Ainsi, les parents d’enfants d’âge préscolaire sont souvent tentés de favoriser des contacts prolongés avec chacun des deux parents : plusieurs préconisent la garde partagée[5] (par exemple, une semaine sur deux ou 3 jours/4jours) ou des droits d’accès élargis (par exemple, de deux fins de semaines sur 3)[6].
À cet âge, il n’est souvent pas problématique pour l’enfant que l’un des parents déménage à une distance relativement éloignée (disons, entre 30 et 45 minutes, en comptant le trafic!). Le déménagement d’un parent à cette distance ne pose donc souvent pas problème, surtout si les grands-parents s’impliquent et/ou que l’horaire de travail de l’un des parents évite que l’enfant n’ait à fréquenter deux garderies.
Attention au piège
La situation se complique toutefois significativement lorsque l’enfant atteint l’âge scolaire. À moins que les parents ne choisissent une école privée (encore faut-il qu’ils en aient les moyens financiers), il ne sera pas possible d’inscrire les enfants à une école publique située à mi-chemin[7]. Les Commissions scolaires exigeront que les enfants soient inscrits à l’école de quartier du parent qui en a la garde ou de l’un d’entre eux s’il s’agit d’une garde partagée.
Bien souvent, cela met forcément un terme à l’arrangement de garde partagée – il faut maintenant choisir un lieu de vie principal pour l’enfant.

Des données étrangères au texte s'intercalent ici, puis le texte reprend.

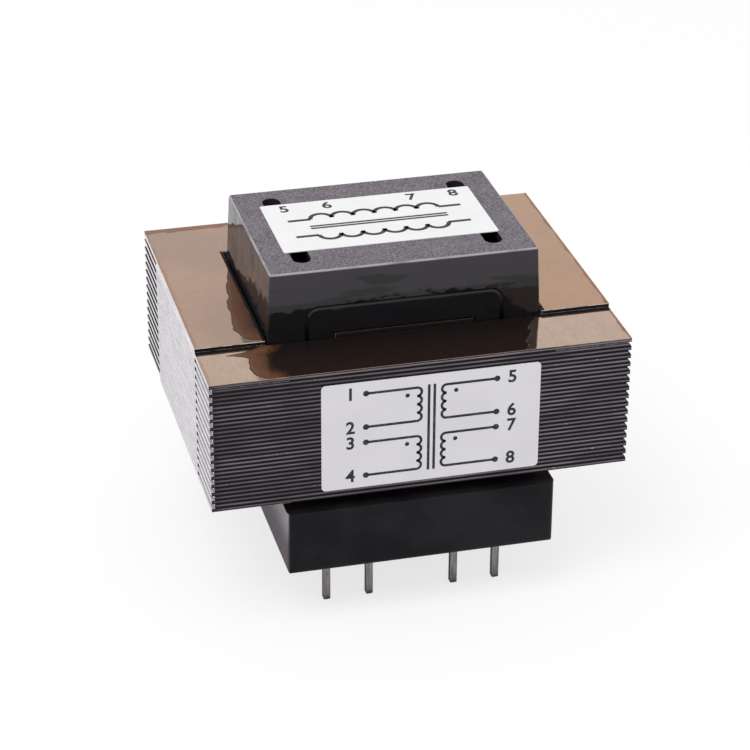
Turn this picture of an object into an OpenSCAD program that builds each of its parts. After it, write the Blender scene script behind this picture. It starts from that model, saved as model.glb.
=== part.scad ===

Si vous êtes dans une telle situation, pensez à consulter un avocat spécialisé en droit de la famille ou un médiateur familial lorsque l’enfant aura atteint l’âge de 4 ans, afin de prévoir une solution.
Publication initiale 22 juin 2017
[1] Art. 6
[2] Il s’agit de notre propre analyse de l’arrêt Gordon c. Goertz, [1996] 2 R.C.S. 27.
[3] Pour plus de détails sur les prestations offertes par le RQAP pour le congé de paternité : http://www.rqap.gouv.qc.ca/travailleur_salarie/types/paternite.asp
[4]La Presse Canadienne, « Congés parentaux : Les québécois sont les plus choyés au Canada » http://www.lapresse.ca/vivre/societe/201207/30/01-4560664-conges-parentaux-les-quebecois-sont-les-plus-choyes-au-canada.php
[5] On parle de garde partagée lorsque l’enfant est avec chacun des parents au moins 40% du temps.
[6] On parle d’accès élargis lorsque l’enfant est avec le parent non gardien entre 30 et 39% du temps).
[7] Les Commissions scolaires peuvent accorder des dérogations à ce sujet quelques jours avant la rentrée scolaire, mais ne garantissent pas une place à l’enfant pour plus d’une année. Il faudra renouveler cette demande chaque année, ce qui crée un climat d’incertitude et un haut risque que l’enfant doive fréquenter plusieurs écoles.